Eventually, it should be remembered that Nanook of the North was completely made for the Western audience. Ice-cream bars were named after Nanook, the indigenous Inuit culture became a product, and books centered on ‘Far North’ were sold like hot cakes in the bookstores. This was pre-Disney, pre-Star Wars days of movie-driven merchandising. Two years after the film was completed, Allakariallak (original name of Nanook) was said to have died of starvation while hunting in the desolate interiors of Northern Quebec. The news made headlines all across the Western nations. But this was again countered as one of Flaherty’s exaggerations because Allakariallak most probably died of tuberculosis at his home.
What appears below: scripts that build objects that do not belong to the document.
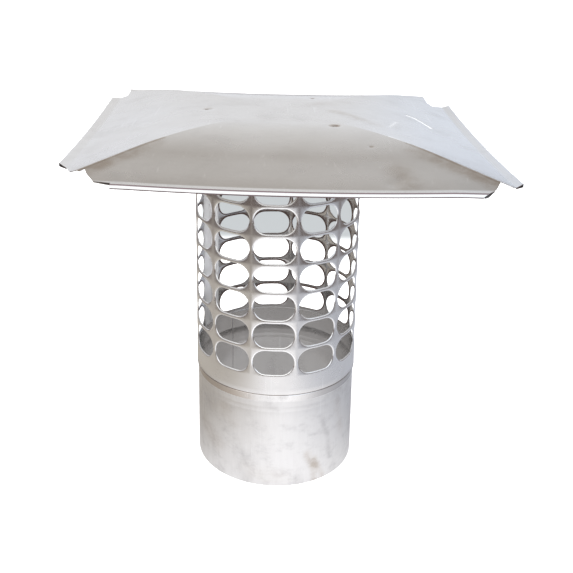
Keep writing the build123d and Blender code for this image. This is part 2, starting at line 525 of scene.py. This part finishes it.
class Graph:
    """The nodes of a finish or a backdrop, with short ways to add and link them"""

    def __init__(self, tree, space="Object"):
        self.nodes = tree.nodes
        self.links = tree.links
        self.place = self.nodes.new("ShaderNodeTexCoord").outputs[space]

    def fill(self, node, inputs):
        """Link each input to a socket, or give it a plain value."""
        for name, value in inputs.items():
            if isinstance(value, bpy.types.NodeSocket):
                self.links.new(value, node.inputs[name])
            else:
                node.inputs[name].default_value = value

    def add(self, kind, result, inputs, **settings):
        """Add a shader node of one kind, and hand back one of its outputs."""
        node = self.nodes.new("ShaderNode" + kind)
        for name, value in settings.items():
            setattr(node, name, value)
        self.fill(node, inputs)
        return node.outputs[result]

    def noise(self, scale, detail, roughness, stretch=(1, 1, 1), turn=(0, 0, 0)):
        values = {"Vector": self.place, "Scale": stretch, "Rotation": turn}
        place = self.add("Mapping", "Vector", values)
        values = {"Vector": place, "Scale": scale, "Detail": detail, "Roughness": roughness}
        return self.add("TexNoise", "Fac", values)

    def step(self, value, low, high, first=0, last=1):
        """A soft change from first to last between two values."""
        values = {"Value": value, "From Min": low, "From Max": high, "To Min": first, "To Max": last}
        return self.add("MapRange", "Result", values, interpolation_type="SMOOTHSTEP")

    def maths(self, operation, first, second):
        return self.add("Math", "Value", {0: first, 1: second}, operation=operation)

    def times(self, first, second):
        """A product: of two masks, where they overlap."""
        return self.maths("MULTIPLY", first, second)

    def distance(self, value, middle=0):
        """How far a value is from its middle one, either way."""
        return self.maths("ABSOLUTE", self.maths("SUBTRACT", value, middle), 0)

    def vector(self, operation, result, first, second):
        return self.add("VectorMath", result, {0: first, 1: second}, operation=operation)

    def mix(self, factor, first, second, blend="MIX"):
        """Change from one colour to another. Each is a socket or three numbers."""
        values = {"Factor": factor}
        for name, shade in (("A", first), ("B", second)):
            values[name] = shade if isinstance(shade, bpy.types.NodeSocket) else (*shade, 1)
        return self.add("Mix", "Result", values, data_type="RGBA", blend_type=blend)

    def streak(self, start, end, inner, outer, strength):
        """A soft mark along a line from one place to another."""
        run = Vector(end) - Vector(start)
        away = self.vector("SUBTRACT", "Vector", self.place, start)
        share = self.vector("DOT_PRODUCT", "Value", away, tuple(run / run.length_squared))
        share = self.add("Clamp", "Result", {"Value": share})
        foot = self.add("VectorMath", "Vector", {0: tuple(run), "Scale": share}, operation="SCALE")
        return self.step(self.vector("DISTANCE", "Value", away, foot), inner, outer, strength, 0)

    def bump(self, height, strength, distance):
        values = {"Height": height, "Strength": strength, "Distance": distance}
        return self.add("Bump", "Normal", values)

    def parts(self):
        """The X, Y and Z of each place."""
        return self.add("SeparateXYZ", "X", {"Vector": self.place}).node.outputs

    def ramp(self, value, stops):
        """A colour ramp through stops, each a position and a colour."""
        output = self.add("ValToRGB", "Color", {"Fac": value})
        ramp = output.node.color_ramp
        while len(ramp.elements) < len(stops):
            ramp.elements.new(1)
        for element, (position, shade) in zip(ramp.elements, stops):
            element.position = position
            element.color = (*shade, 1)
        return output


def new_finish(name):
    """A new material with its graph and its shader."""
    material = bpy.data.materials.new(name)
    material.use_nodes = True
    return material, Graph(material.node_tree), material.node_tree.nodes["Principled BSDF"]


def shaded(colour, shade):
    """A colour made lighter or darker by one factor."""
    return [shade * part for part in colour]


def add_marks(graph, colour, marks, uneven):
    """Put the marks over a sheet's colour. Hands back where light is painted on as well, or None."""
    finish = bpy.context.scene.cap_finish
    shades = {"tint": finish.heat_tint_and_shade_colour, "smear": finish.smear_and_reflection_colour, "burn": finish.burn_and_shade_colour}
    painted_light_mask = None
    for points, inner, outer, kind, strength in marks:
        for first, second in zip(points, points[1:]):
            mark = graph.streak(tuple(first), tuple(second), inner * MM, outer * MM, strength)
            if kind != "rub":
                colour = graph.mix(graph.times(mark, uneven), colour, shades[kind])
            elif painted_light_mask is None:
                painted_light_mask = mark
            else:
                painted_light_mask = graph.maths("MAXIMUM", painted_light_mask, mark)
    return colour, painted_light_mask


def add_shoulder(graph, colour, low, high):
    """Paint reflections on a polished band and shade in the gap above it. Hands back where the band is as
    well.
    """
    finish = bpy.context.scene.cap_finish
    parts = graph.parts()
    above = graph.step(parts["Z"], low, low + 0.4 * MM)
    band = graph.times(above, graph.step(parts["Z"], high + 0.2 * MM, high))
    # Painted reflections: warm at the band's left, cool at its right
    warm = graph.times(band, graph.step(parts["X"], -8 * MM, -40 * MM, 0, 0.6))
    cool = graph.times(band, graph.step(parts["X"], 18 * MM, 45 * MM, 0, 1))
    colour = graph.mix(warm, colour, finish.heat_tint_and_shade_colour)
    colour = graph.mix(cool, colour, finish.smear_and_reflection_colour)
    # A dark line in the gap above the band: painted shade
    gap = graph.step(parts["Z"], high - 0.1 * MM, high + 0.2 * MM, 0, 0.85)
    gap = graph.times(gap, graph.step(parts["Z"], high + 1.6 * MM, high + 1.2 * MM))
    return graph.mix(gap, colour, finish.burn_and_shade_colour), band


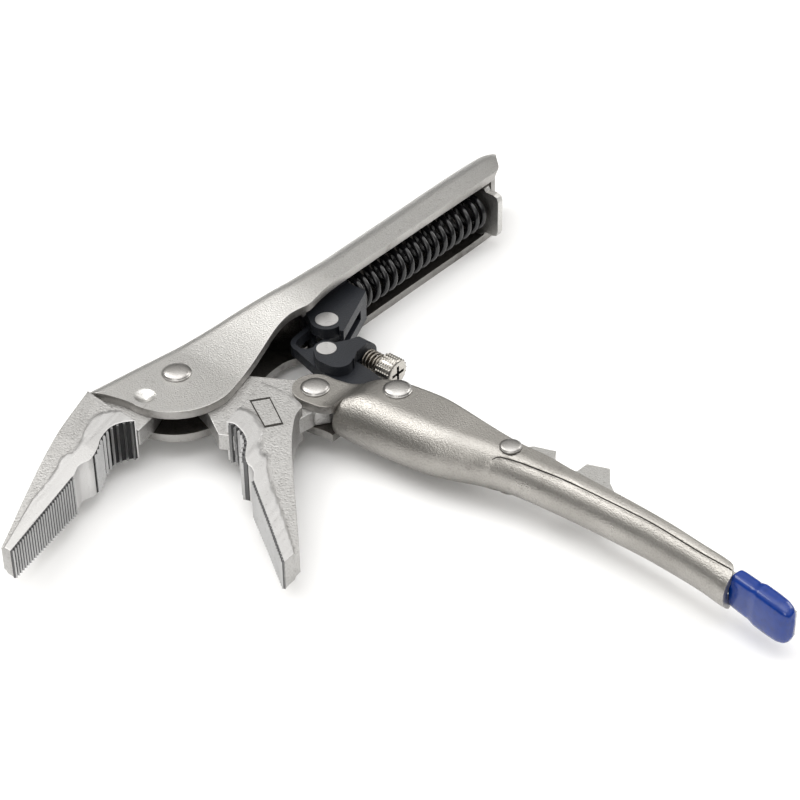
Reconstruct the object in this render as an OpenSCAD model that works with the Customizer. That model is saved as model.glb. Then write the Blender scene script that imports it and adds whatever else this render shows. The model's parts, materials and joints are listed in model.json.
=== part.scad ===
// Self-adjusting locking pliers with long serrated jaws, lying on their side, jaws open.
// Origin: axis of the main jaw pivot, on the mid plane of the tool.
// +X runs along the upper handle towards its rear end, +Y towards its spine,
// +Z is square to the plane in which the jaws swing.

/* [Overall] */
// Jaw pivot to the tip of the fixed jaw
nose_len = 84; // [72:0.5:104]
// Jaw pivot to the rear end of the upper handle
body_len = 141.5; // [132:0.5:172]
// Handle pivot to the end of the lower handle's sheet metal
grip_len = 133; // [122:0.5:162]

/* [Sheet metal] */
// Thickness of the pressed handles
plate_t = 2.5; // [2:0.05:3]
// Thickness of the jaws' tangs between the plates
tang_t = 5.3; // [4.5:0.1:6.4]
// Outside width of the upper handle's channel
channel_w = 23.2; // [20:0.1:28]
// Height of the spine above the channel's centre line
spine_h = 3; // [2:0.1:4]
// Depth of the channel's open edge below its centre line
edge_h = 10.9; // [9:0.1:12]
// Radius of the plates around the main jaw pivot
cheek_r = 17.7; // [16:0.1:19]
// Outside width of the lower handle at the link pivot
handle_w = 17.2; // [15.5:0.1:20]
// Outside width of the lower handle along the grip
grip_w = 13.4; // [12:0.1:16]

/* [Jaws] */
// Thickness of both jaws where the coarse teeth are
jaw_t = 13.2; // [11:0.1:15]
// Thickness of both jaws at their tips
tip_t = 9; // [7:0.1:11]
// Number of fine teeth on each jaw
fine_teeth = 26; // [16:1:32]
// Number of coarse teeth on each jaw
coarse_teeth = 9; // [6:1:12]
// Depth of the fine teeth
fine_depth = 0.5; // [0.3:0.05:0.8]
// Depth of the coarse teeth
coarse_depth = 0.9; // [0.5:0.05:1.2]
// Gap left between the jaw tips when they are shut
tip_gap = 0.4; // [0.2:0.1:1]

/* [Rivets and pins] */
// Diameter of the shank of the three large rivets
rivet_d = 6; // [5:0.1:6.6]
// Diameter of the head of the three large rivets
rivet_head_d = 8.5; // [7.6:0.1:9.5]
// Height of the domed rivet heads
rivet_head_h = 1.5; // [1:0.1:2]
// Diameter of the release lever's rivet head
small_head_d = 6.2; // [5.4:0.1:7]
// Diameter of the release lever's rivet shank
small_rivet_d = 3.4; // [2.8:0.1:4]
// Diameter of the slider pin's ends
slider_pin_d = 6.7; // [5.8:0.1:7.2]
// Diameter of the cam pin
cam_pin_d = 5.8; // [5:0.1:6.2]

/* [Self-adjusting gear] */
// Thickness of the slider and of the cam block
gear_t = 10; // [9:0.1:11]
// Thickness of the toggle link where it lies inside the slider and the cam block
link_t = 3.2; // [2.6:0.1:3.6]
// Length of the slider from its pin to the spring seat
slider_len = 17.8; // [15:0.1:21]
// Outside diameter of the main spring
spring_od = 11.8; // [10:0.1:12.6]
// Wire diameter of the main spring
spring_wire = 1.8; // [1.4:0.1:2.1]
// Number of free coils of the main spring
spring_coils = 15; // [12:1:17]
// Thickness of the plate that holds the rear end of the spring
anchor_t = 2.2; // [1.8:0.1:2.6]
// Diameter of the adjusting screw
screw_d = 3.5; // [3:0.1:4]
// Diameter of the adjusting screw's knurled head
screw_head_d = 8.8; // [7:0.1:9.4]
// Length of the adjusting screw's knurled head
screw_head_l = 5.6; // [4.5:0.1:6.5]

/* [Release lever] */
// Thickness of the release lever's sheet
lever_t = 1.2; // [1:0.1:1.5]
// Outside width of the release lever inside the grip
lever_w = 5.6; // [4.8:0.1:5.9]
// Length of the coated finger tip
tip_len = 20; // [17:0.5:23]
// Width of the coated finger tip
tip_w = 12.4; // [11:0.1:14]
// Thickness of the coated finger tip
tip_h = 6.4; // [5.5:0.1:7]

/* [Fits] */
// Radial running clearance of the pivots
run_gap = 0.05; // [0.02:0.01:0.1]
// Side clearance between parts that slide on each other
side_gap = 0.1; // [0.05:0.01:0.2]

/* [Hidden] */
$fn = 64;

// Pivots in the plane of motion, jaws open
P2 = [19.3, -34.6];          // lower handle on the moving jaw
P3 = [29.8, -55.7];          // toggle link in the lower handle
P4 = [31.4, -93.8];          // release lever in the lower handle
PA = [45.7, -15.7];          // slider pin
PB = [35.2, -24.8];          // cam pin in the toggle link
screw_x = 44;                // adjusting screw's axis, which runs along -Y
spring_y = -8.3;             // main spring's axis, which runs along +X

jaw_half = tang_t / 2 + side_gap;          // inner face of the plates at the jaws
cheek_w = jaw_half + plate_t;              // outer face of the plates at the jaws
ear_w = cheek_w;                           // outer face of the lower handle's ears
chan = channel_w / 2;
hand = handle_w / 2;
grip = grip_w / 2;
grip_end = P2[1] - grip_len;               // y of the end of the lower handle
shank_r = rivet_d / 2;
anchor_x = body_len - 17.9;                // front face of the spring's anchor plate
seat_x = PA[0] + slider_len;               // rear face of the slider, the spring's seat
slot_half = link_t / 2 + side_gap;         // half the slot that takes the toggle link
slot_start = PA + [0, 1.15];               // end of the link's slot, jaws open
slot_end = PA + [-8.6, 0.3];               // where the slider pin is half way
shut_angle = 48.5;                         // swing of the moving jaw from open to shut
tang_r = 7.6;                                // disc of the moving jaw around the main pivot
open_edge = 71.5;                          // front edge of the moving jaw's tang, past 180 degrees
stop_edge = 180 + 21.5;                    // face of the fixed jaw that this edge nearly meets, shut
nickel = [0.78, 0.76, 0.72];
steel = [0.72, 0.72, 0.73];
bright = [0.85, 0.85, 0.86];
black = [0.09, 0.09, 0.11];
blue = [0.05, 0.13, 0.5];

// ---------------------------------------------------------------- helpers

// A point at distance r and angle a about the main pivot
function polar(r, a) = [r * cos(a), r * sin(a)];

// Points of an arc in a plane
function arc(c, r, a0, a1, n) =
    [for (i = [0:n]) let (a = a0 + (a1 - a0) * i / n) c + r * [cos(a), sin(a)]];

// Saw-tooth edge from p to q, cut to the left of its direction
function teeth(p, q, n, depth) =
    let (d = (q - p) / n, u = [-d[1], d[0]] / norm(d))
    [for (i = [0:n - 1], k = [0:1]) k == 0 ? p + i * d : p + (i + 0.5) * d + depth * u];

// Saw-tooth edge on an arc through angles a0 to a1, cut towards its centre
function arc_teeth(c, r, a0, a1, n, depth) =
    [for (i = [0:2 * n]) let (a = a0 + (a1 - a0) * i / (2 * n))
        c + (r - (i % 2 == 1 ? depth : 0)) * [cos(a), sin(a)]];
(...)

In later years, Flaherty was considerably more open about his ‘documentaries’ that were actually ethno fiction, the most important among his later works were Man of Aran (1934) and The Louisiana Story (1948). In recent years, we have experienced films like Atanarjuat (2001), The Story of the Weeping Camel (2003), The Cave of the Yellow Dog (2005); ethnographic movies that blurred the line between documentary and fiction. But most importantly this new wave of ethnographic cinema profoundly examines the cultural, social aspect of indigenous people (in the pre-modern as well as post-colonial times). Yet as an origin point to this particular type of movie-making and for challenging the ‘closed world’ mainstream film-making of that era, Nanook of the North occupies a formidable position in the history of cinema.

Notes:

  1. Roger Ebert, ‘Nanook the North Review: Great Movie’, rogerebert.com (September 25, 2005).
  2. A New History of Documentary Film, Betsy A. McLane, published April 2012.
  3. Robert J. Flaherty, “How I Filmed Nanook of the North, documentary.org; originally published in The World’s Work, in October 1922
  4. Dean W. Duncan, Criterion Essay, January 11, 1999.
  5. The Story of Film, Mark Cousins, Pavillion Books, published September 2006.